A Social Policy Bond regime would necessarily entail asking ourselves what are the real goals of, say, environmental policy. It would then contract out the achievement of these goals to those people or bodies - public- or private-sector - who, at any one time, will form that coalition that can most efficiently take us along the route towards achieving our goals. Even a perfect life-cycle analysis cannot do this: technology and our knowledge are changing constantly. Policy should therefore limit itself to articulating our environmental goals, and raising the revenue for their achievement.
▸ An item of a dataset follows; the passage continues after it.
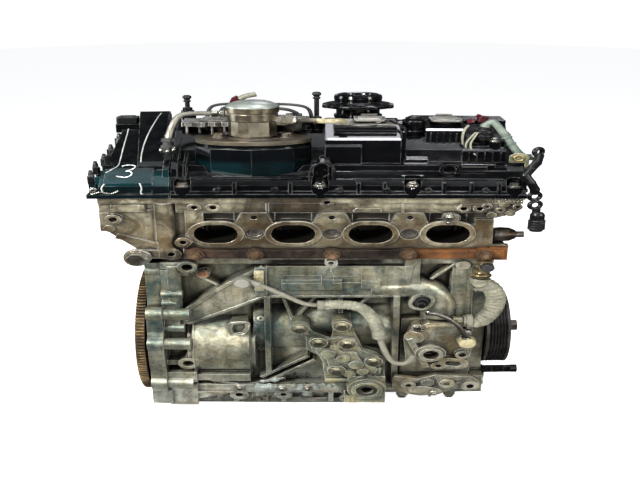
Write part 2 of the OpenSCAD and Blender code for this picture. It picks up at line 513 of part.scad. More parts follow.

Most of our important environmental goals will require diverse, adaptive responses. These are precisely the sort of responses that government does very badly. Government can and should articulate society’s environmental goals, and can help pay for their achievement: in the democratic countries it performs these functions quite well and, indeed, it is the only body that can do so. But actually achieving these goals requires continuous, well-informed and impartial decisions to be made about the allocation of scarce resources. For that purpose, Social Policy Bonds, with their incentives to achieve targeted outcomes efficiently would, I believe, be far better than the current ways in which environmental policy is formulated. For more about how Social Policy Bonds could target improve the environmental goals, see here.

01 July 2017

Blockchain-based investing and the Social Policy Bond principle

Zipper Global Ltd, on 28 June, released a draft paper that marries the Social Policy Bond and blockchain concepts. The aim is to address some of the flaws in current startup protocols. The abstract of their draft:
Blockchain based investing and contributing to early stage token projects
Today’s startup funding protocols have several serious flaws. Startup founders struggle to get early stage funding and spend significant amount of their time fundraising instead of building their company and community. Investors are stuck with their illiquid investments for years, and have to make risky investments without knowing if startups are able to execute their plans. Zipper investment platform fixes these pain points and disrupts startup funding with milestone and token based investments. The platform, based on Ethereum blockchain, provides professional investors an early access and safe way to invest into even the most ambitious startups’ tokens, as funds are released to startups in tranches based on reached, smart contract controlled milestones. Investors can exit anytime by selling the startup’s tokens, and startups can scale more easily by giving tokens to their network such as users and contractors as incentives. Startups spend also significantly less time in fundraising as less funding rounds are needed. ZIP token, the platform’s native usage token, grants investors the right to invest through the platform. Moreover, a smart contract controlled Startup Trust scales the platform by investing into selected startups in the platform with the ZIP tokens the Trust holds. ZIP token holders co-decide which startups the Trust invests into and how to spend the Trust's investment profits, such as purchasing ZIP tokens from the open market which would create demand and liquidity for the tokens.